Saying DMU officers had been out before 5 a.m., Rondon explained that affected residents were provided with tarpaulins and mattresses within a reasonable time. Officials from the National Commission for Self-Help also accompanied corporation officials on visits to affected residents, providing them with advice on how to access financing to replace their roofs. Crews were also assisting in clean-ups.    

Rondon said there were no reports of flooding or power outages in his district, adding he had never experienced “something like this”. Rondon surmised it was probably a tornado, as welded iron fittings were uprooted and destroyed in some areas. In the Tunapuna/Piarco Regional Corporation area chairman Edwin Gooding said all the calls for help had been dealt with by 2 p.m.

These included homes that had lost roofs in Pinto, Arima; El Dorado, Tunapuna and Maracas Valley, St Joseph.

However, he said the DMU’s last call came around 2:30 p.m. from a resident in Aripo and a crew was dispatched to assess the damage and render assistance. Gooding said they were also distributing tarpaulins and mattresses to affected residents, while Self-Help officials were carrying out assessment and advising residents on available funding to aid with rebuilding efforts.

In the Blanchisseusse area, where several trees had fallen across the roadway, Gooding said residents themselves had assisted with cutting and removing the debris. Although no one in his district experienced power cuts, Gooding said the supply had to be temporarily turned off in Maracas Valley so workers could remove a roof which had blown off and landed on electricity lines connected to the affected house. Gooding said the temporary disruption affected several other homes on the street, as they were unable to effect repairs until the power supply was disconnected. The work was completed by 2:30 p.m. yesterday and the supply was turned back on.

Happy to report that there was no flooding in his region, Gooding attributed that to previous work done to clear drains and ravines in the area. Unlike his counterparts in Sangre Grande and Tunapuna/Piarco, Diego Martin Regional Corporation chairman Daryl Smith said his area was “hit real bad”. Up to 3 p.m. yesterday, Smith said work was still being done to assist affected residents as they too distributed tarpaulins and mattresses. Smith said nine homes in Cocorite reported their roofs being blown off; while there were two reports from Sea View Hill, Carenage; three from La Horquette Valley Road, Glencoe; and one from Mercer Road, Diego Martin.

Admitting that power outages had also left many residents in Maraval, Petit Valley, Carenage and Diego Martin without a supply, Smith said work was set to continue into last night to rectify the problems. Praising Trinidad and Tobago Electricity Commission (T&TEC) work crews for their efforts to restore power, Smith said Fire Services officers had also assisted in cutting and removing fallen trees.

Also working with the Self-Help officials who visited the affected residents, Smith said he was heartened that there had been no flooding.

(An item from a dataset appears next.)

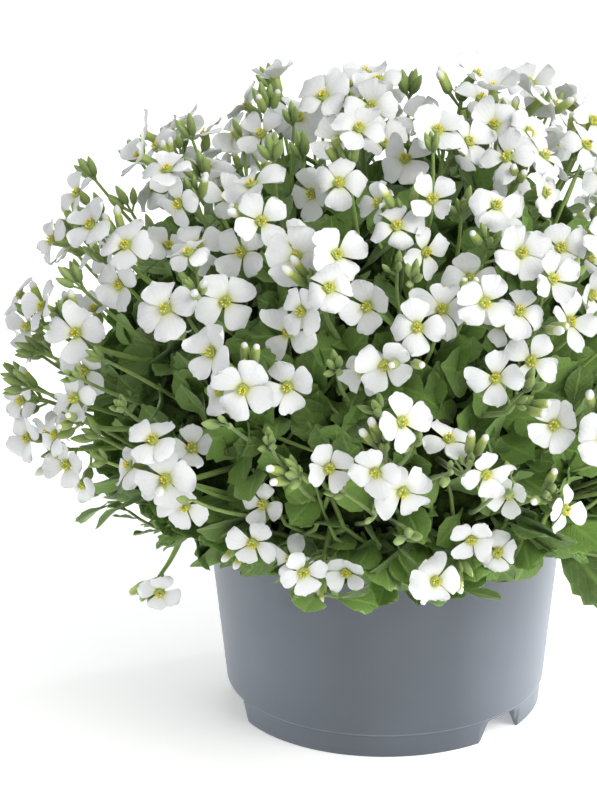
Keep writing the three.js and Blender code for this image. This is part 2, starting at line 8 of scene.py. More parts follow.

“We are hoping that weather system has passed and is now behind us. We are working together now to get people safe, secure and comfortable once again,” he added.

In a release issued around 3 p.m. yesterday, T&TEC said the electricity supply had been restored to over 70 per cent of customers who were affected by Wednesday’s heavy rains and gusty winds. T&TEC corporate communications manager Annabelle Brasnell said customers along the East-West Corridor suffered outages after fallen trees had damaged power lines and poles.

She said emergency response crews began working to restore power early yesterday and had effected repairs in Arima, Valsayn, Curepe, Cascade, St Joseph, Carapo, Valencia, Sangre Grande, Lady Young Road, Maraval and Carenage. Work was still continuing in isolated areas, including parts of Woodbrook, Long Circular and Petit Valley, she added.